Política identitaria y la muerte de la empatía
Propender por más diversidad es la decisión correcta, pero no a costa de la posibilidad de pensar en el otro. Nadie construye sociedad así.
10:30 a. m.
Una de las primeras decisiones que tiene que tomar cualquier gobernante electo es la de escoger a su gabinete. Periodistas, oposición y unos cuantos ñoños interesados diseccionan las hojas de vida de los equipos de gobierno. Variables como la experiencia, la posición política o la idoneidad para ocupar una cartera son consideradas para hacer pronósticos sobre la gestión del gobierno.
La reciente posesión del alcalde de Bogotá no ha sido la excepción. A menos de una semana de posesionado, hay quienes consideran al gabinete cómo un equipo de lujo. Personas expertas en sus campos y con carreras brillantes o en despegue, y coherentes con las ideas del Nuevo Liberalismo, el partido del alcalde.
Sin embargo, no todo han sido aplausos. Hay una variable que en las últimas décadas ha comenzado a tomar fuerza para revisar la idoneidad de un gabinete que no parece haber sido contemplada. La diversidad dentro del gabinete es ahora vista como necesaria y es usada como fuente de legitimidad, como es el caso de vicepresidenta Márquez: ser una mujer negra, proveniente de una de las zonas más vulnerables y violentas de Colombia, fue parte de la razón por la que recibió miles de votos.
Así mismo, la falta de diversidad también puede ser fuente de desaprobación, como le ocurrió al equipo recién posicionado de Galán. Hay quienes consideran ese equipo demasiado “rolo-gomelo, muy blanco, muy heteronormado, muy excluyente socialmente, sin representatividad de sectores diversos”, como escribió Esteban Hernández, periodista de Blu Radio.
La idea de que un gabinete deba ser diverso es consecuencia del Standpoint Theory o Teoría del Punto de Vista. Es la idea de que la forma en la que comprendemos el mundo está mediada por los grupos sociales a los que pertenecemos. Sugiere que nuestra percepción de la realidad y nuestro entendimiento de sus problemas están determinadas nuestro lugar de origen, cultura, religión, etnia, clase social, género, etc.

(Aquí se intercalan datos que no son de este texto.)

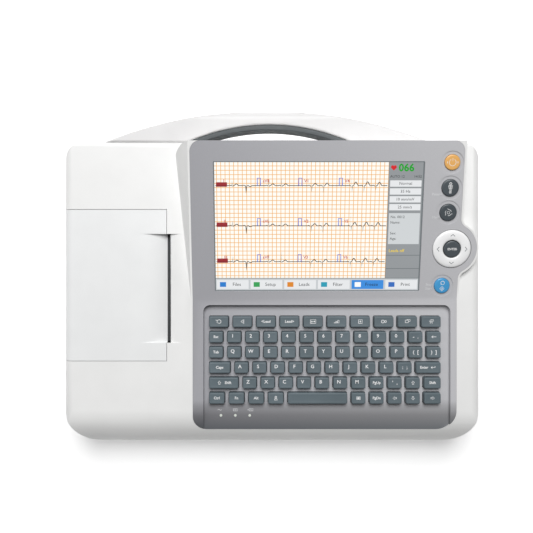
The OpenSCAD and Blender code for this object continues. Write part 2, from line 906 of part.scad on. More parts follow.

Parece tener sentido, no somos individuos arrojados al mundo sin vínculos con nuestras comunidades. La consecuencia parece también obvia: la pertenencia a ciertos grupos nos permite ver cosas que otros no ven y, por tanto, la diversidad podría ayudar a un gabinete a no dejar a nadie atrás. Esto traducido al espacio público, es lo que se conoce como política identitaria.
Sin embargo, esta idea, aunque deseable, tiene un lado oscuro. Vista en su versión más radical, como la crítica al equipo del alcalde, la teoría del punto de vista nos reduce a la inercia. Sugiere que el ser blanco, rolo y heterosexual es una condena a la ceguera. Promueve la idea de que nuestras diferencias nos impiden ponernos en los zapatos del otro, entender sus prioridades y volverlas propias. Es una renuncia a la posibilidad de construir juntos la sociedad que queremos ser.

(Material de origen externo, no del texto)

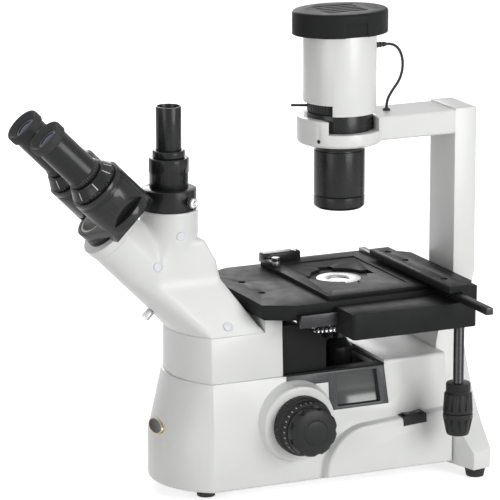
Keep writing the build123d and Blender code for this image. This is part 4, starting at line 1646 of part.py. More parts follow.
LAYERS = {"left": BOX_START, "right": BOX_START + WEB_HEIGHT + GAP}
for name, side in (("left", -1), ("right", 1)):
    own_layer = LAYERS[name]
    other_layer = LAYERS["right" if name == "left" else "left"]
    eye_centre = (side * EYE_HALF, EYE_RISE)
    tube_plane = along_tube(0)
    eye_plane = Plane(
        origin=tube_plane.from_local_coords(Vector(*eye_centre, 0)), x_dir=(1, 0, 0), z_dir=EYE_AXIS
    )

    # Prism box: web with its pivot eye, body with a slanting facet, tube for the eyepiece
    with BuildPart() as prism_box:
        with BuildSketch(eye_plane.offset(BOX_START)):
            Circle(BOX_RADIUS)
        extrude(amount=BOX_TOP - BOX_START)
        facet_start = side * (1 - FACET_SHARE) * BOX_RADIUS
        facet_plane = Plane(
            origin=eye_plane.from_local_coords(Vector(facet_start, 0, BOX_START)),
            x_dir=eye_plane.y_dir,
            z_dir=eye_plane.x_dir * (side * FACET_HEIGHT)
            - eye_plane.z_dir * (FACET_SHARE * BOX_RADIUS),
        )
        split(bisect_by=facet_plane, keep=Keep.BOTTOM)
        for groove in (1, 2):
            with BuildSketch(eye_plane.offset(BOX_TOP - 2 * groove * BOX_GROOVE - 4 * BOX_GROOVE)):
                Circle(BOX_RADIUS + OVERRUN)
                Circle(BOX_RADIUS - BOX_GROOVE / 2, mode=Mode.SUBTRACT)
            extrude(amount=BOX_GROOVE, mode=Mode.SUBTRACT)
        with BuildSketch(along_tube(other_layer - GAP)):
            Circle(PIVOT_DISC_RADIUS + RELIEF_SPARE)
        extrude(amount=WEB_HEIGHT + 2 * GAP, mode=Mode.SUBTRACT)
        extrude(to_extrude=web_outline(side, own_layer), amount=WEB_HEIGHT)
        with BuildSketch(along_tube(BOX_START - OVERRUN)):
            Circle(PIVOT_PIN_RADIUS + FIT)
        extrude(amount=2 * WEB_HEIGHT + 2 * GAP + OVERRUN, mode=Mode.SUBTRACT)
        with BuildSketch(eye_plane.offset(BOX_TOP - GRIP_DEPTH)):
            Circle(EYE_TUBE_RADIUS)
        extrude(amount=EYEPIECE_START - BOX_TOP + GRIP_DEPTH)
        with BuildSketch(eye_plane.offset(BOX_TOP_START + WEB_HEIGHT)):
            Circle(EYE_TUBE_BORE)
        extrude(amount=EYEPIECE_START - BOX_TOP_START, mode=Mode.SUBTRACT)
    prism_box.part.label = f"{name}_prism_box"
    export_step(prism_box.part, f"parts/{name}_prism_box.step")

    # Scale ring: the dioptre setting, turning on the tube under the eyepiece
    with BuildPart() as scale_ring:
        scale = turned_outline(
            (EYE_TUBE_RADIUS + FIT, SCALE_START),
            (SCALE_RADIUS, SCALE_START),
            (SCALE_RADIUS, SCALE_START + SCALE_HEIGHT / 3),
            (SCALE_TOP_RADIUS, SCALE_END - GRIP_DEPTH),
            (SCALE_TOP_RADIUS - GRIP_DEPTH, SCALE_END),
            (EYE_TUBE_RADIUS + FIT, SCALE_END),
        )
        revolve(scale, axis=Axis.Z)
    scale_ring.part.location = eye_plane.location
    scale_ring.part.label = f"{name}_scale_ring"
    export_step(scale_ring.part, f"parts/{name}_scale_ring.step")

    # Eyepiece: spigot in the tube, barrel and eyecup; the eye lens sits in its mouth
    lens_seat = EYE_TOP - 2 * EYE_LENS_THICK
    with BuildPart() as eyepiece:
        barrel = turned_outline(
            (EYE_LENS_RADIUS, EYEPIECE_START - 2 * SCALE_HEIGHT),
            (EYE_TUBE_BORE - FIT, EYEPIECE_START - 2 * SCALE_HEIGHT),
            (EYE_TUBE_BORE - FIT, EYEPIECE_START),
            (EYEPIECE_RADIUS + GRIP_DEPTH, EYEPIECE_START),
            (EYEPIECE_RADIUS + GRIP_DEPTH, EYEPIECE_START + 3 * GRIP_DEPTH),
            (EYEPIECE_RADIUS, EYEPIECE_START + 4 * GRIP_DEPTH),
            (EYEPIECE_RADIUS, EYE_TOP - EYECUP_HEIGHT),
            (EYECUP_RADIUS, EYE_TOP - EYECUP_HEIGHT + GRIP_DEPTH),
            (EYECUP_RADIUS, EYE_TOP - GRIP_DEPTH),
            (EYECUP_RADIUS - GRIP_DEPTH, EYE_TOP),
            (EYECUP_RADIUS - 3 * GRIP_DEPTH, EYE_TOP),
            (EYE_LENS_RADIUS, lens_seat + EYE_LENS_THICK),
        )
        revolve(barrel, axis=Axis.Z)
    eyepiece.part.location = eye_plane.location
    eyepiece.part.label = f"{name}_eyepiece"
    export_step(eyepiece.part, f"parts/{name}_eyepiece.step")

    with BuildPart() as eye_lens:
        with BuildSketch(Plane.XZ):
            with BuildLine():
                Polyline(
                    (0, lens_seat + EYE_LENS_THICK),
                    (0, lens_seat - EYE_LENS_THICK / 2),
                    (EYE_LENS_RADIUS, lens_seat - EYE_LENS_THICK / 2),
                    (EYE_LENS_RADIUS, lens_seat + EYE_LENS_THICK / 2),
                )
                Spline(
                    (EYE_LENS_RADIUS, lens_seat + EYE_LENS_THICK / 2),
                    (0, lens_seat + EYE_LENS_THICK),
                    tangents=((-1, 1 / 2), (-1, 0)),
                )
            make_face()
        revolve(axis=Axis.Z)
    eye_lens.part.location = eye_plane.location
    eye_lens.part.label = f"{name}_eye_lens"
    export_step(eye_lens.part, f"parts/{name}_eye_lens.step")
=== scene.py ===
"""Inverted microscope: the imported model, dressed for a studio picture.

Sizes are in millimetres in the classes and turn into metres where a mesh is made. +X is the user's
right, +Y points away from the user and +Z is up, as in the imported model.
"""
import logging
import math
from collections.abc import Callable, Iterator, Sequence
from contextlib import contextmanager
from dataclasses import dataclass
from enum import Enum

import bmesh
import bpy
from mathutils import Matrix, Vector


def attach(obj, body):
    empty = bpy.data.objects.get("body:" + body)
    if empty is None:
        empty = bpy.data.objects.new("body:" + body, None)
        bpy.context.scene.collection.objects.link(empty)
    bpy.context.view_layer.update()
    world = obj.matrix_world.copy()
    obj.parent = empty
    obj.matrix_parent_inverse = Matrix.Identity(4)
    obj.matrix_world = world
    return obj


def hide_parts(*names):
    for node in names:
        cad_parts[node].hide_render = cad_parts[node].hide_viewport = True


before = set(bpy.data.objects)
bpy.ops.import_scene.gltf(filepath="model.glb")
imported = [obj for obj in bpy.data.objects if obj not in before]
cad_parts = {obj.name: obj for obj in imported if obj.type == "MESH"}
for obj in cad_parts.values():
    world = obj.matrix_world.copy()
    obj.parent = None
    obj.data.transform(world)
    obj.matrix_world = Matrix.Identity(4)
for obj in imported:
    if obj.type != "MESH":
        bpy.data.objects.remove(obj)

LOG = logging.getLogger("microscope")
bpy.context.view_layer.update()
MM = 0.001
Point = tuple[float, float, float]
Pair = tuple[float, float]
Colour = tuple[float, float, float]
Profile = Sequence[Pair]
Picker = Callable[[Vector, Vector], bool]
Piece = bpy.types.Object
Tree = bpy.types.NodeTree
Socket = bpy.types.NodeSocket
Inputs = dict[str | int, object]

UP: Point = (0.0, 0.0, 1.0)
DOWN: Point = (0.0, 0.0, -1.0)
RIGHT: Point = (1.0, 0.0, 0.0)
HALF_ROOT = math.sqrt(0.5)
EYE_AXIS: Point = (0.0, -HALF_ROOT, HALF_ROOT)
WHITE: Colour = (1.0, 1.0, 1.0)
BLACK: Colour = (0.0, 0.0, 0.0)


# Shader nodes


def feed(tree: Tree, node: bpy.types.Node, inputs: Inputs) -> None:
    """Set a node's inputs.

    Args:
        tree: the tree that holds the node.
        node: the node.
        inputs: for each input, its value or the socket that feeds it.
    """
    for key, value in inputs.items():
        if isinstance(value, Socket):
            tree.links.new(value, node.inputs[key])
        else:
            node.inputs[key].default_value = value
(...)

La diversidad del gabinete de un gobierno en una ciudad tal desigual como Bogotá es importante. Miradas diferentes pueden dar soluciones innovadoras a problemas viejos o ayudar a descubrir nuevos. Eso, sin embargo, no requiere que matemos la empatía. No implica que quienes por azar somos blancos, heterosexuales o rolos no podamos poner nuestro privilegio al servicio de sectores diversos.
Propender por más diversidad es la decisión correcta, pero no a costa de la posibilidad de pensar en el otro. Nadie construye sociedad así. Eso, sin contar que la diversidad por sí sola no es sinónimo de mayor inclusión y bienestar. Ese experimento lo está liderando el gobierno nacional y no nos está yendo muy bien que digamos.